■ The task
Return the lines below that carry the word "from".

■ Data section

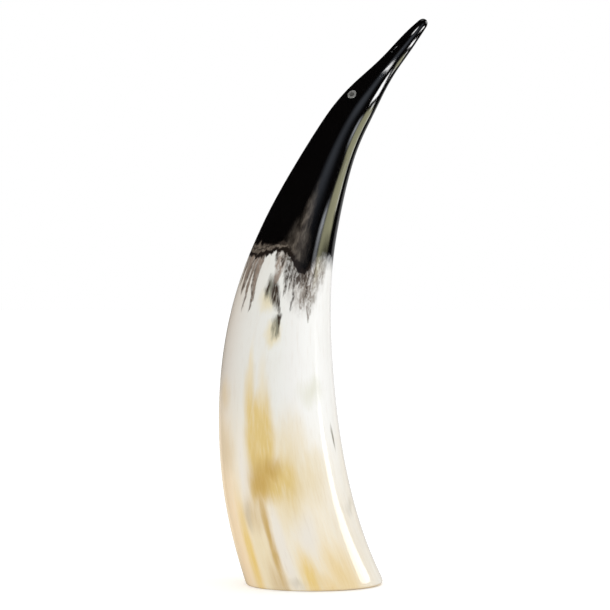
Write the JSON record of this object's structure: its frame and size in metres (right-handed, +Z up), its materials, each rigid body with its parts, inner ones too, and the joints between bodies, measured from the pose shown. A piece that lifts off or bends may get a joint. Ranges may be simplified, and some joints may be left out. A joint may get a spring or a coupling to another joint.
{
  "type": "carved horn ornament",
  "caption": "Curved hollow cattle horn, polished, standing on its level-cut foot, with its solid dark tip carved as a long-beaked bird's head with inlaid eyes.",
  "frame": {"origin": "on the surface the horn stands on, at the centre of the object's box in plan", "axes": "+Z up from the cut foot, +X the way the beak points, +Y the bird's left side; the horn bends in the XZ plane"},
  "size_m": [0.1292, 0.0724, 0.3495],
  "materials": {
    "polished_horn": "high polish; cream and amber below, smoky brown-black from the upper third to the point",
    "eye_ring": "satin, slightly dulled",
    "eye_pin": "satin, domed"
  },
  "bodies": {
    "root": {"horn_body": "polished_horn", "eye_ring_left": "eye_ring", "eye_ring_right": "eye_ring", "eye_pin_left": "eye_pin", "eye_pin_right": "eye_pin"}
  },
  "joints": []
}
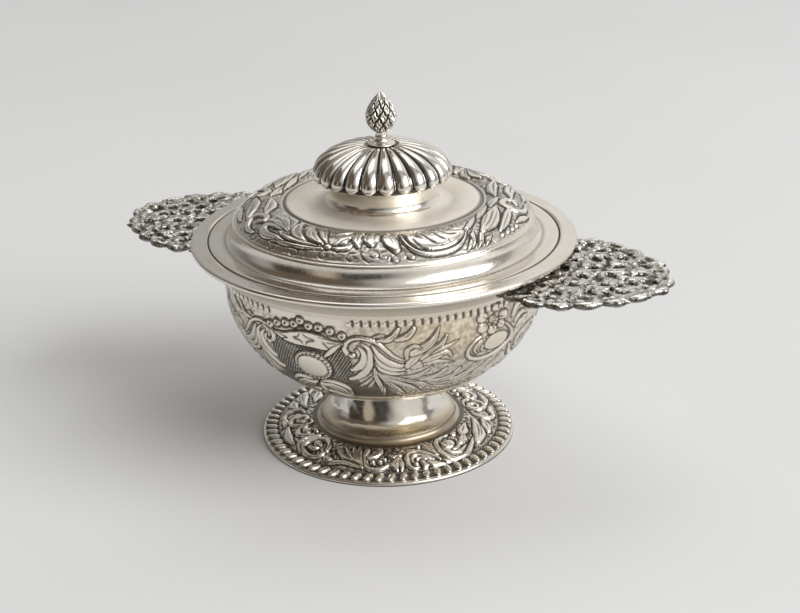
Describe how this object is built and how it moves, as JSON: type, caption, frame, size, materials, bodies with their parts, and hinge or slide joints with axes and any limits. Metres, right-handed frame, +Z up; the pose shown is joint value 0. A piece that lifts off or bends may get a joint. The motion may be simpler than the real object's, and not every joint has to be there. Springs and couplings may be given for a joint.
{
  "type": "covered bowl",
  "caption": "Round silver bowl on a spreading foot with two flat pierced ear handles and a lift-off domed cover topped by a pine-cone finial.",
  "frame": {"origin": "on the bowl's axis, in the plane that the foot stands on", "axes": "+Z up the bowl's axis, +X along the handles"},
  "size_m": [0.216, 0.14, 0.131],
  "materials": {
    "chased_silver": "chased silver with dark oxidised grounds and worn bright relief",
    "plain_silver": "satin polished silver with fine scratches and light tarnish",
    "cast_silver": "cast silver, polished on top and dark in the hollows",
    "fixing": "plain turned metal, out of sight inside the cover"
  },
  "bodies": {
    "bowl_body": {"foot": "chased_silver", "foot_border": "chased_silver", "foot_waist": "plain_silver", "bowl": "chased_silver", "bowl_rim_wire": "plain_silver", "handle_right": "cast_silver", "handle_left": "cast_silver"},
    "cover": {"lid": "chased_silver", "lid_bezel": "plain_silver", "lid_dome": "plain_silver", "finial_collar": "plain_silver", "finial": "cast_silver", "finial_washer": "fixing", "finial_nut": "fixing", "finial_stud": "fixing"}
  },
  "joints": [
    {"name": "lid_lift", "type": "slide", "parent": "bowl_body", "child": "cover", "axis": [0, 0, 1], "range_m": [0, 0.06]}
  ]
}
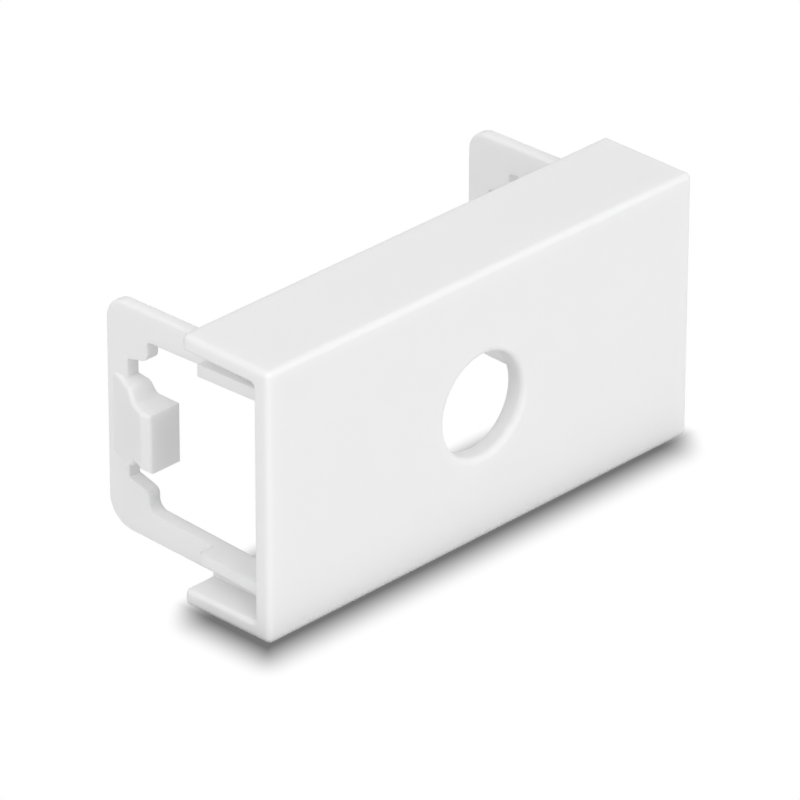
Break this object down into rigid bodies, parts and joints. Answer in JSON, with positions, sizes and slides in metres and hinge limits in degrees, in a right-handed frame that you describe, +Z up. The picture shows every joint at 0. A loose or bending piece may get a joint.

■ The solution
Write the JSON record of this object's structure: its frame and size in metres (right-handed, +Z up), its materials, each rigid body with its parts, inner ones too, and the joints between bodies, measured from the pose shown. A piece that lifts off or bends may get a joint. Ranges may be simplified, and some joints may be left out. A joint may get a spring or a coupling to another joint.
  "frame": {"origin": "on the surface the horn stands on, at the centre of the object's box in plan", "axes": "+Z up from the cut foot, +X the way the beak points, +Y the bird's left side; the horn bends in the XZ plane"},
    "polished_horn": "high polish; cream and amber below, smoky brown-black from the upper third to the point",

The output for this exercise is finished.